## TASK OBJECTIVE
Copy the listing below in full and skip every picture.

## SUPPLIED RECORDS
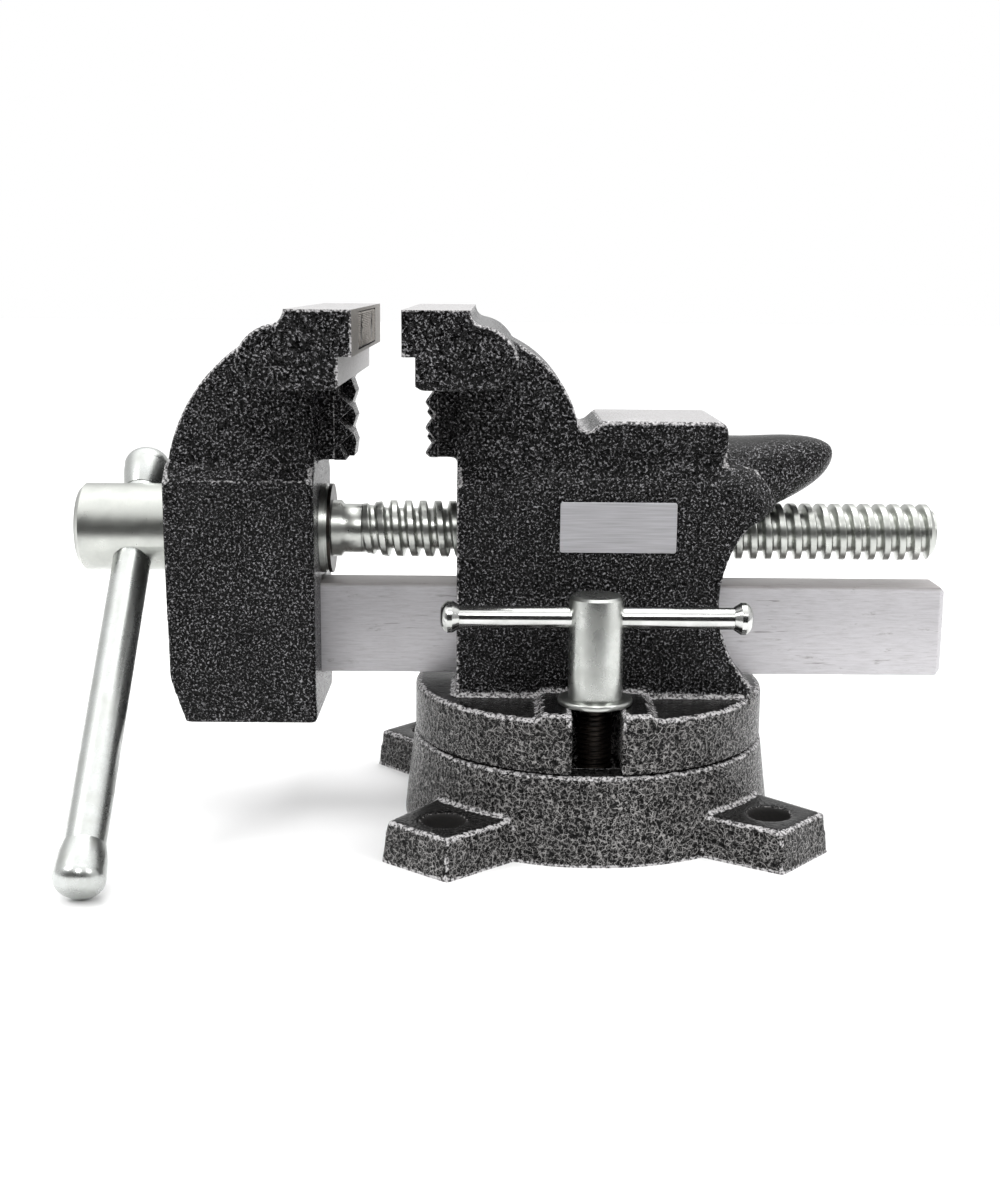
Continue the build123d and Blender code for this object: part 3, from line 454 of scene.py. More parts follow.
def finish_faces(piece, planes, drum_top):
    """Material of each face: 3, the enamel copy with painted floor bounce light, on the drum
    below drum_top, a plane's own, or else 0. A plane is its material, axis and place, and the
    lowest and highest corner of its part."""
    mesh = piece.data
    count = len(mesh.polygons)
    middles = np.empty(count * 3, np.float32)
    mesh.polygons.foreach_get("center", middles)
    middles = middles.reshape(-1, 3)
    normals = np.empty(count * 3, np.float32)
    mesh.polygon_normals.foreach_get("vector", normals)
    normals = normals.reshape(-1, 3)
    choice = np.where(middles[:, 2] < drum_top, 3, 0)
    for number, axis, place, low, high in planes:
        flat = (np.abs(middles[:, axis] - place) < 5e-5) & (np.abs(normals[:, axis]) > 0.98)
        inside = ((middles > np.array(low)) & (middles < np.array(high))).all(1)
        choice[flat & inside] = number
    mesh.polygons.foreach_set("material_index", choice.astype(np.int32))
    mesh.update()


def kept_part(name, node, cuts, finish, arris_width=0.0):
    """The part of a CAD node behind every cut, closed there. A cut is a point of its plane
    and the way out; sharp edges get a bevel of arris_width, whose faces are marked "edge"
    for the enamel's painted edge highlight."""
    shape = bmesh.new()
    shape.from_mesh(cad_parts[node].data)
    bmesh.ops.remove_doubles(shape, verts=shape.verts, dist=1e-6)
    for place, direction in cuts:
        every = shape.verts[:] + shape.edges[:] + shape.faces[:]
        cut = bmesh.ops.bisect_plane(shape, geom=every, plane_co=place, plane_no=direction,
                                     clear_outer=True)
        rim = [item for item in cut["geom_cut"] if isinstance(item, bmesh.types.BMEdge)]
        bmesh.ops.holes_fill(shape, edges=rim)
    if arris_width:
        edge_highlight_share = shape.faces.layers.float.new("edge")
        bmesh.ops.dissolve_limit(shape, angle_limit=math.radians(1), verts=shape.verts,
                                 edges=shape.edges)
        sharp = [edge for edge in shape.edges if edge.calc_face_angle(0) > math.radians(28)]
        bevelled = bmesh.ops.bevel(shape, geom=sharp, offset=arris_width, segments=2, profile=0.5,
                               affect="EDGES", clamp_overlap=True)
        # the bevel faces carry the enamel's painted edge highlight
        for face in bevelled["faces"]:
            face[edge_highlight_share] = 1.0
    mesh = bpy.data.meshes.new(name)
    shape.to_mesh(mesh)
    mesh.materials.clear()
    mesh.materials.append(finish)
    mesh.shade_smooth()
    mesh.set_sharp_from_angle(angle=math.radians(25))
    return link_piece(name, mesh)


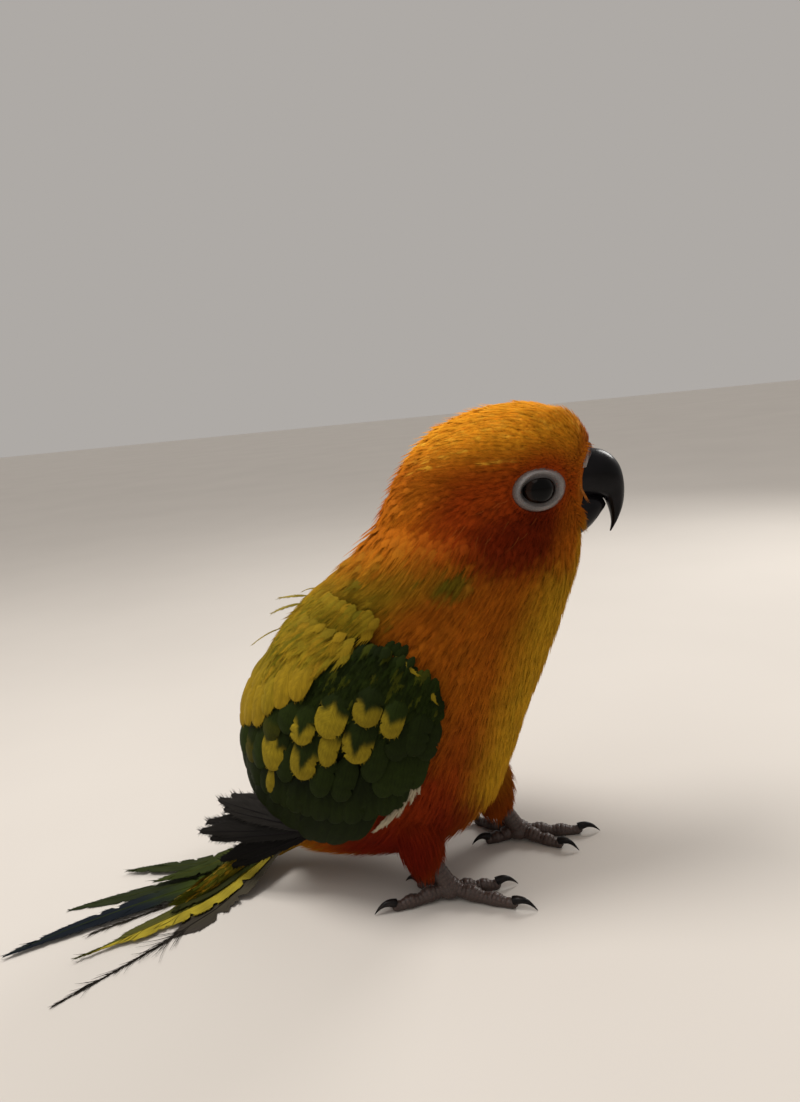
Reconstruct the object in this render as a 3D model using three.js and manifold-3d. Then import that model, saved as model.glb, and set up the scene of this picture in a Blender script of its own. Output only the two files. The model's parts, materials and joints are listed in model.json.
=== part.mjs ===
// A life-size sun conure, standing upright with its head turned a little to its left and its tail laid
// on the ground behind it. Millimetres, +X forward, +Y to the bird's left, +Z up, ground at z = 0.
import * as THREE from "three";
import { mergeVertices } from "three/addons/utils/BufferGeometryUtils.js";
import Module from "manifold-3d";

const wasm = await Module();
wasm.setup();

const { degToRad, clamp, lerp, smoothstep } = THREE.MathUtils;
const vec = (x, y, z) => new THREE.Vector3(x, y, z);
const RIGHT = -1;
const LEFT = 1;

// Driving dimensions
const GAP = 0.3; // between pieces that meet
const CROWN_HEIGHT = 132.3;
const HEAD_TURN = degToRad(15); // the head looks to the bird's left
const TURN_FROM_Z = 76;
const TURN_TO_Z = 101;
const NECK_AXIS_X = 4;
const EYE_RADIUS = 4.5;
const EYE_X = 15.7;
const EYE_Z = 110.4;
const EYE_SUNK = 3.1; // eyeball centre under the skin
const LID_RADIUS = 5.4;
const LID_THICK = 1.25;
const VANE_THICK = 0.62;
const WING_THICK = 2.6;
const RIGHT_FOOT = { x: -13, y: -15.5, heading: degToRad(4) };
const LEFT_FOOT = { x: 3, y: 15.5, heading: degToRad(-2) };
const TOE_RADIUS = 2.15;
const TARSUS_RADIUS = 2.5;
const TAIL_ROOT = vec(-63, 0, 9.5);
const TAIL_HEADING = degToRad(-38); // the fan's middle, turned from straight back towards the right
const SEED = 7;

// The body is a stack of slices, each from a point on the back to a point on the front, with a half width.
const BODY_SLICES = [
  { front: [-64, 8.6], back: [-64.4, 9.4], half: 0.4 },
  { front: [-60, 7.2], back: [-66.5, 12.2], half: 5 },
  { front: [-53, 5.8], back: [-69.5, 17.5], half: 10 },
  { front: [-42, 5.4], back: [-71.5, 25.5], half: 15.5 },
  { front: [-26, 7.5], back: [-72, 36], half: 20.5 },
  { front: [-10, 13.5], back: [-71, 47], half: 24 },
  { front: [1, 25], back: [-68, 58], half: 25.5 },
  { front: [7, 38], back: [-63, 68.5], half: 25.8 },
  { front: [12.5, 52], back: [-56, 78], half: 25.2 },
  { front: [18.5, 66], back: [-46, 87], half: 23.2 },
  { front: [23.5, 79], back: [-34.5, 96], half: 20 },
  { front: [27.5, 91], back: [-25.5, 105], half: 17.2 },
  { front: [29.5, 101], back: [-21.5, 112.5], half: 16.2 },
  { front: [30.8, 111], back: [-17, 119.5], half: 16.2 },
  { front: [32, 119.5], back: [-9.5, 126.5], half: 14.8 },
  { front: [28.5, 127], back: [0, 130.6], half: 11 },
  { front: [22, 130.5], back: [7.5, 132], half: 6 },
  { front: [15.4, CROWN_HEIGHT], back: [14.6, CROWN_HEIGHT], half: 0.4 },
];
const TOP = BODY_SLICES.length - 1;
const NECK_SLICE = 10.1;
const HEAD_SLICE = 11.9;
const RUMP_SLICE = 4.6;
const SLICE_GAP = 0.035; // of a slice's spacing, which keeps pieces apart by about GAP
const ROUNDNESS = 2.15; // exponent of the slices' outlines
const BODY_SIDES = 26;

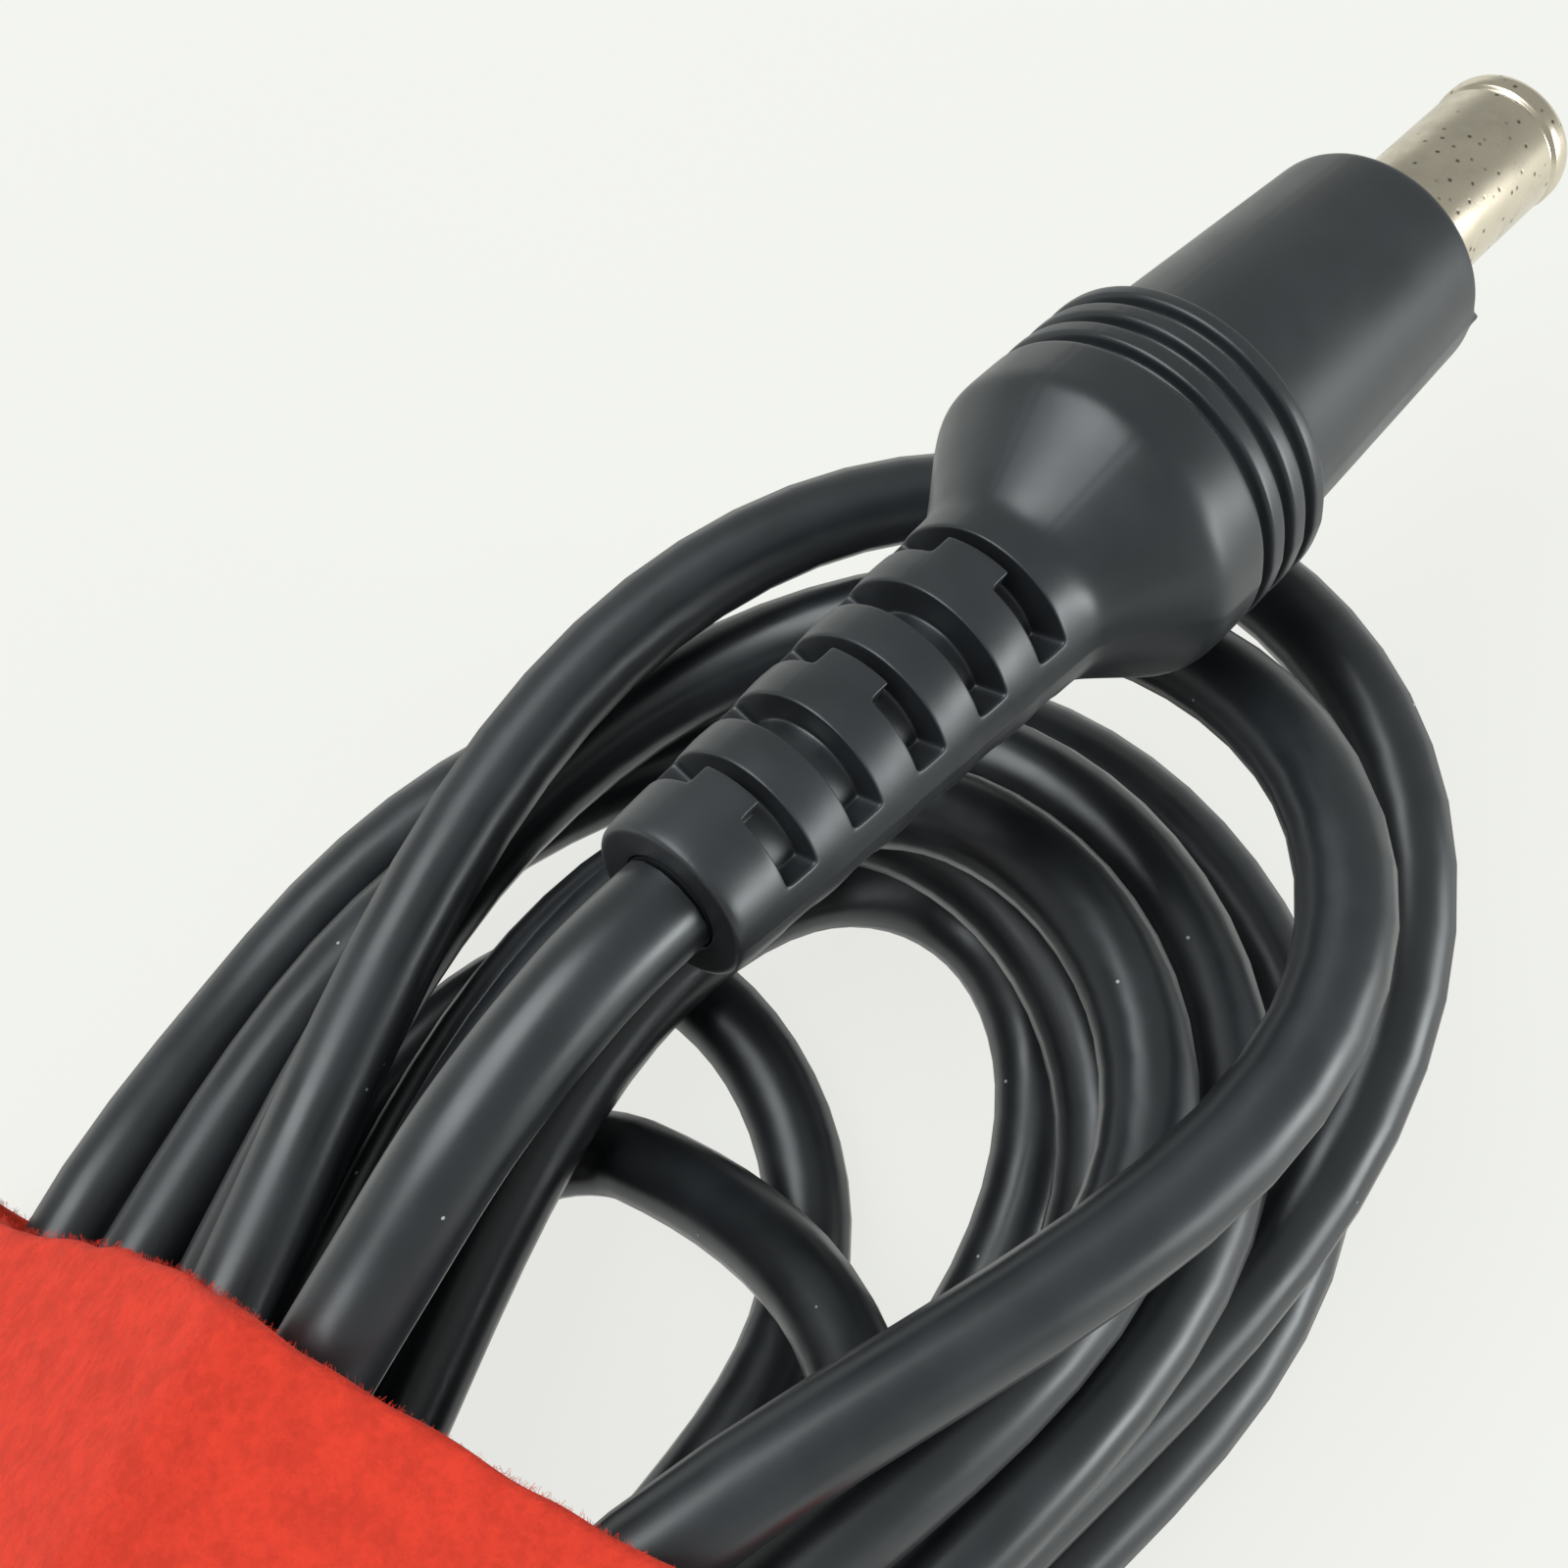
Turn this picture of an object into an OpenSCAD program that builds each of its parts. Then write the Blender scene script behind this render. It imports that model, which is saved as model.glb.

## RESPONSE TO THIS EXERCISE
Continue the build123d and Blender code for this object: part 3, from line 454 of scene.py. More parts follow.
def finish_faces(piece, planes, drum_top):
    """Material of each face: 3, the enamel copy with painted floor bounce light, on the drum
    below drum_top, a plane's own, or else 0. A plane is its material, axis and place, and the
    lowest and highest corner of its part."""
    mesh = piece.data
    count = len(mesh.polygons)
    middles = np.empty(count * 3, np.float32)
    mesh.polygons.foreach_get("center", middles)
    middles = middles.reshape(-1, 3)
    normals = np.empty(count * 3, np.float32)
    mesh.polygon_normals.foreach_get("vector", normals)
    normals = normals.reshape(-1, 3)
    choice = np.where(middles[:, 2] < drum_top, 3, 0)
    for number, axis, place, low, high in planes:
        flat = (np.abs(middles[:, axis] - place) < 5e-5) & (np.abs(normals[:, axis]) > 0.98)
        inside = ((middles > np.array(low)) & (middles < np.array(high))).all(1)
        choice[flat & inside] = number
    mesh.polygons.foreach_set("material_index", choice.astype(np.int32))
    mesh.update()


def kept_part(name, node, cuts, finish, arris_width=0.0):
    """The part of a CAD node behind every cut, closed there. A cut is a point of its plane
    and the way out; sharp edges get a bevel of arris_width, whose faces are marked "edge"
    for the enamel's painted edge highlight."""
    shape = bmesh.new()
    shape.from_mesh(cad_parts[node].data)
    bmesh.ops.remove_doubles(shape, verts=shape.verts, dist=1e-6)
    for place, direction in cuts:
        every = shape.verts[:] + shape.edges[:] + shape.faces[:]
        cut = bmesh.ops.bisect_plane(shape, geom=every, plane_co=place, plane_no=direction,
                                     clear_outer=True)
        rim = [item for item in cut["geom_cut"] if isinstance(item, bmesh.types.BMEdge)]
        bmesh.ops.holes_fill(shape, edges=rim)
    if arris_width:
        edge_highlight_share = shape.faces.layers.float.new("edge")
        bmesh.ops.dissolve_limit(shape, angle_limit=math.radians(1), verts=shape.verts,
                                 edges=shape.edges)
        sharp = [edge for edge in shape.edges if edge.calc_face_angle(0) > math.radians(28)]
        bevelled = bmesh.ops.bevel(shape, geom=sharp, offset=arris_width, segments=2, profile=0.5,
                               affect="EDGES", clamp_overlap=True)
        # the bevel faces carry the enamel's painted edge highlight
        for face in bevelled["faces"]:
            face[edge_highlight_share] = 1.0
    mesh = bpy.data.meshes.new(name)
    shape.to_mesh(mesh)
    mesh.materials.clear()
    mesh.materials.append(finish)
    mesh.shade_smooth()
    mesh.set_sharp_from_angle(angle=math.radians(25))
    return link_piece(name, mesh)


Reconstruct the object in this render as a 3D model using three.js and manifold-3d. Then import that model, saved as model.glb, and set up the scene of this picture in a Blender script of its own. Output only the two files. The model's parts, materials and joints are listed in model.json.
=== part.mjs ===
// A life-size sun conure, standing upright with its head turned a little to its left and its tail laid
// on the ground behind it. Millimetres, +X forward, +Y to the bird's left, +Z up, ground at z = 0.
import * as THREE from "three";
import { mergeVertices } from "three/addons/utils/BufferGeometryUtils.js";
import Module from "manifold-3d";

const wasm = await Module();
wasm.setup();

const { degToRad, clamp, lerp, smoothstep } = THREE.MathUtils;
const vec = (x, y, z) => new THREE.Vector3(x, y, z);
const RIGHT = -1;
const LEFT = 1;

// Driving dimensions
const GAP = 0.3; // between pieces that meet
const CROWN_HEIGHT = 132.3;
const HEAD_TURN = degToRad(15); // the head looks to the bird's left
const TURN_FROM_Z = 76;
const TURN_TO_Z = 101;
const NECK_AXIS_X = 4;
const EYE_RADIUS = 4.5;
const EYE_X = 15.7;
const EYE_Z = 110.4;
const EYE_SUNK = 3.1; // eyeball centre under the skin
const LID_RADIUS = 5.4;
const LID_THICK = 1.25;
const VANE_THICK = 0.62;
const WING_THICK = 2.6;
const RIGHT_FOOT = { x: -13, y: -15.5, heading: degToRad(4) };
const LEFT_FOOT = { x: 3, y: 15.5, heading: degToRad(-2) };
const TOE_RADIUS = 2.15;
const TARSUS_RADIUS = 2.5;
const TAIL_ROOT = vec(-63, 0, 9.5);
const TAIL_HEADING = degToRad(-38); // the fan's middle, turned from straight back towards the right
const SEED = 7;

// The body is a stack of slices, each from a point on the back to a point on the front, with a half width.
const BODY_SLICES = [
  { front: [-64, 8.6], back: [-64.4, 9.4], half: 0.4 },
  { front: [-60, 7.2], back: [-66.5, 12.2], half: 5 },
  { front: [-53, 5.8], back: [-69.5, 17.5], half: 10 },
  { front: [-42, 5.4], back: [-71.5, 25.5], half: 15.5 },
  { front: [-26, 7.5], back: [-72, 36], half: 20.5 },
  { front: [-10, 13.5], back: [-71, 47], half: 24 },
  { front: [1, 25], back: [-68, 58], half: 25.5 },
  { front: [7, 38], back: [-63, 68.5], half: 25.8 },
  { front: [12.5, 52], back: [-56, 78], half: 25.2 },
  { front: [18.5, 66], back: [-46, 87], half: 23.2 },
  { front: [23.5, 79], back: [-34.5, 96], half: 20 },
  { front: [27.5, 91], back: [-25.5, 105], half: 17.2 },
  { front: [29.5, 101], back: [-21.5, 112.5], half: 16.2 },
  { front: [30.8, 111], back: [-17, 119.5], half: 16.2 },
  { front: [32, 119.5], back: [-9.5, 126.5], half: 14.8 },
  { front: [28.5, 127], back: [0, 130.6], half: 11 },
  { front: [22, 130.5], back: [7.5, 132], half: 6 },
  { front: [15.4, CROWN_HEIGHT], back: [14.6, CROWN_HEIGHT], half: 0.4 },
];
const TOP = BODY_SLICES.length - 1;
const NECK_SLICE = 10.1;
const HEAD_SLICE = 11.9;
const RUMP_SLICE = 4.6;
const SLICE_GAP = 0.035; // of a slice's spacing, which keeps pieces apart by about GAP
const ROUNDNESS = 2.15; // exponent of the slices' outlines
const BODY_SIDES = 26;

Turn this picture of an object into an OpenSCAD program that builds each of its parts. Then write the Blender scene script behind this render. It imports that model, which is saved as model.glb.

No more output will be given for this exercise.